COW

Cow

Directed by Andrea Arnold
U.K. | 2021 | Documentary
94 minutes | English

A documentary by acclaimed filmmaker Andrea Arnold (“American Honey,” “Fish Tank,” “Red Road”), “Cow” is an immersive work akin to films from the Harvard Sensory Ethnography Lab such as “Sweetgrass” and “Leviathan.” Closely focused on a single dairy cow — the camera seems almost Velcroed to her throughout, only occasionally detaching and pulling back to provide a wider view — the film follows her through several cycles of calving (with the calves quickly hauled away to her consternation) and impassively records her repetitive daily routines (the automated milking, the regimented feeding with other cows, the immense time spent in crowded conditions in a bleak industrial-scaled structure) and her occasional respites in a pasture (though even then she’s plagued by swarming flies). Without offering any explicit commentary, “Cow” speaks eloquently about humans’ exploitation of animals for our benefit.
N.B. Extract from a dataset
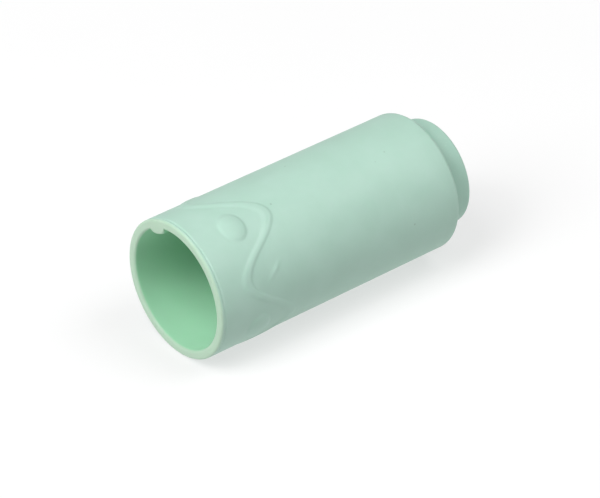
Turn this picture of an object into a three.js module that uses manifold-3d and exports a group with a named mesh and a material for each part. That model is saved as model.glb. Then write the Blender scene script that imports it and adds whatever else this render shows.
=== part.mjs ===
// Saliva ejector tip: a hollow moulded sleeve that pushes over the end of a suction valve,
// with a soft nose that grips the disposable suction straw.
//
// The tip lies on its side. Its axis runs along +X, from the open mouth to the nose, and +Z is up.
// All sizes are in millimetres. Stations along the axis are measured from the mouth's face, and
// angles round the axis are in degrees from straight up, positive towards +Y.

import * as THREE from "three";
import { mergeVertices } from "three/addons/utils/BufferGeometryUtils.js";
import Module from "manifold-3d";

// ---------------------------------------------------------------- driving dimensions

// Sleeve
const SLEEVE_LENGTH = 33.1;
const SLEEVE_RADIUS = 8.0; // at the mouth
const SLEEVE_DRAFT = 0.12; // how much smaller the far end's radius is, so that it leaves the mould
const SLEEVE_WALL = 1.05;
const END_WALL = 1.8;
const RIM_ROUNDING = 0.3;
const SHOULDER_ROUNDING = 0.6;

// Grip relief near the mouth: one rib that waves round the sleeve, and a low oval pad in each crest
const WAVE_COUNT = 4;
const WAVE_MEAN_STATION = 6.8;
const WAVE_AMPLITUDE = 2.9;
const WAVE_CREST_ANGLE = -22.5;
const RIB_HALF_WIDTH = 0.85; // along the axis, at the sleeve's surface
const RIB_HEIGHT = 0.1;
const PAD_STATION = 5.35;
const PAD_HALF_LENGTH = 1.7; // along the axis
const PAD_HALF_WIDTH = 2.05; // round the sleeve
const PAD_HEIGHT = 0.3;

// Key inside the mouth, which stops the tip turning on the valve
const KEY_ANGLE = 25.5;
const KEY_WIDTH = 2.4;
const KEY_HEIGHT = 0.7;
const KEY_LENGTH = 5.0;

// Nose, a soft bush held by its flange inside the end wall
const NOSE_LENGTH = 3.05; // beyond the sleeve's end
const NOSE_ROUNDING = 0.5;
const STRAW_BORE_RADIUS = 3.3; // clears a straw 6.5 mm thick
const LEAD_IN = 0.7;
const LIP_COUNT = 3;
const LIP_HEIGHT = 0.3; // the lips grip the straw
const LIP_PITCH = 1.9;
const LIP_HALF_WIDTH = 0.45;
const FLANGE_THICKNESS = 1.4;
const FLANGE_OVERHANG = 0.68; // how far the flange stands out past the nose

// Carrier, a ring pressed in behind the nose's flange, in which the strainer sits
const CARRIER_WALL = 0.9;
const LEDGE_THICKNESS = 1.2;
const LEDGE_STEP = 0.4; // how far the ledge's hole stands back from the straw's bore
const CARRIER_LEAD_IN = 0.3;

// Strainer basket, open towards the nose
const BASKET_WALL = 0.6;
const BASKET_RIM_WIDTH = 0.5;
const BASKET_RIM_THICKNESS = 1.0;
const BASKET_DEPTH = 6.5; // from the rim's open side to the outside of the floor
const BASKET_TAPER = 0.9; // how much smaller the radius is at the floor
const SLOT_COUNT = 10;
const SLOT_WIDTH = 0.9;
const FLOOR_HOLE_COUNT = 6;
const FLOOR_HOLE_RADIUS = 0.45;
const PULL_RADIUS = 1.0;
const PULL_LENGTH = 1.6;
const PULL_HEAD_THICKNESS = 0.6; // a fingernail or a probe goes in behind the head
const PULL_NECK_RADIUS = 0.6;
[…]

Describing the film as “a nearly wordless, yet extremely loud and incredibly in-your-face argument for veganism,” the Hollywood Reporter writes: “The film represents Arnold’s first feature-length documentary, applying her characteristic kitchen-sink realism and quotidian poetry to a world where animals exist solely under human control, serving as mere supply chains for our unlimited appetites. Yet as ‘Cow’ reveals in one scene after another, livestock can have feelings, too. In fact, these animals are much closer to us than we’d like to imagine.”